Segment Extraction Strategy

Given an utterance of duration D seconds, the preparation extracts non-overlapping chunks of duration seg_dur seconds:

num_chunks = floor(D / seg_dur)
chunk_i: start = i * seg_dur * sample_rate, stop = (i + 1) * seg_dur * sample_rate

Each chunk becomes an independent training sample sharing the speaker label of its parent utterance.

Amplitude Filtering

Segments with average amplitude below a threshold (amp_th, typically 5e-04) are discarded to remove silence or near-silent regions that provide no speaker-discriminative information:

if mean(|signal[start:stop]|) < amp_th:
    discard segment

Train/Dev Splitting

The dataset is split into training and development (validation) partitions. Two strategies exist:

  • Utterance-level split: Randomly assigns utterances to train/dev according to the split_ratio (e.g., [90, 10]). The same speaker may appear in both sets.
  • Speaker-level split: Assigns entire speakers to either train or dev, ensuring no speaker overlap between partitions. This is more rigorous for evaluating generalization.

In both cases, utterances from speakers that appear in the verification test pairs file are excluded from both train and dev sets to prevent data leakage.

Verification Trial Pairs

For evaluation, a verification pairs file specifies trial pairs in the format:

label enrol_utterance_path test_utterance_path

where label is 1 (same speaker) or 0 (different speaker). Separate enrollment and test CSV files are generated from these pairs.

VoxCeleb Dataset Structure

The VoxCeleb dataset is organized hierarchically:

data_folder/
  wav/
    id10001/           # speaker ID
      session01/       # recording session
        utterance01.wav
        utterance02.wav
      session02/
        ...
    id10002/
      ...

VoxCeleb1 contains 1,211 speakers and VoxCeleb2 contains 5,994 speakers.

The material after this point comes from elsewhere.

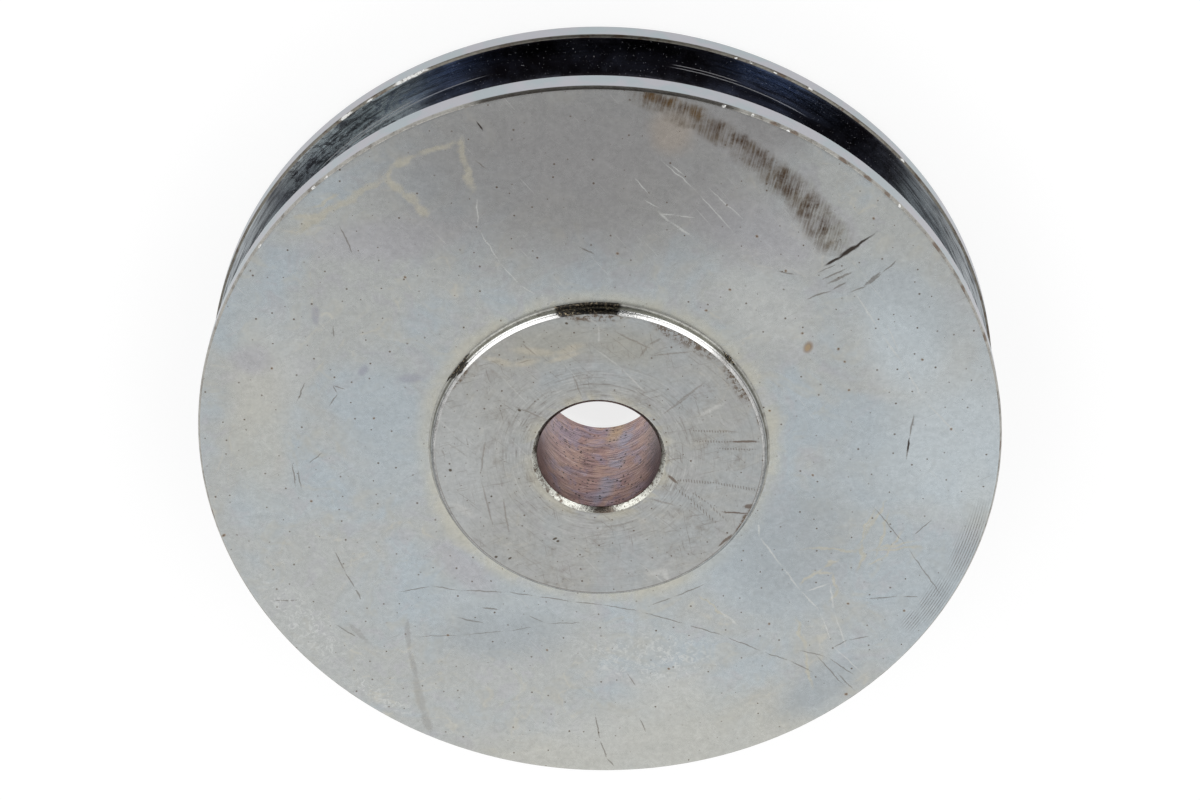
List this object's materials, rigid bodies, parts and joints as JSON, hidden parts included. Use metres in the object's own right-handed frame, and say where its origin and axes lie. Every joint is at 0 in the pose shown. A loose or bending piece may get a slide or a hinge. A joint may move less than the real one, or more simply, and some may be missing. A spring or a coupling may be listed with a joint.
{
  "type": "wire rope sheave",
  "caption": "Solid turned sheave for wire rope: a disc with a round-bottomed rope groove in its rim, a low hub boss on each side and a plain chamfered bore.",
  "frame": {"origin": "middle of the bore, on its axis, halfway between the two hub faces", "axes": "+Z along the bore axis, out of the hub face that is up; X and Y are any two square directions, because the sheave is round"},
  "size_m": [0.165, 0.165, 0.0334],
  "materials": {
    "zinc_plated_steel": "steel turned all over, thinly zinc plated and passivated blue with yellow patches, used: stained, rubbed and nicked at the rim"
  },
  "bodies": {
    "root": {"sheave": "zinc_plated_steel"}
  },
  "joints": []
}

The combination provides sufficient diversity for training robust speaker embeddings.

Output Format

The preparation produces CSV files with the following columns:

Column Description
ID Unique segment identifier (speaker--session--utterance_start_stop)
duration Total utterance duration in seconds
wav Absolute path to the wav file
start Start sample index of the segment
stop Stop sample index of the segment
spk_id Speaker identity string (e.g., id10001)

Key Design Decisions

  • Fixed-duration chunking rather than variable-length: Simplifies batching and ensures the model sees consistent temporal context during training.
  • Amplitude thresholding: Low-energy segments carry no speaker information and can degrade training if included.
  • Verification file exclusion: Speakers in the verification set must not appear in training data to ensure unbiased evaluation.
  • Separate enrollment/test CSVs: The verification pipeline needs distinct data loaders for enrollment and test utterances.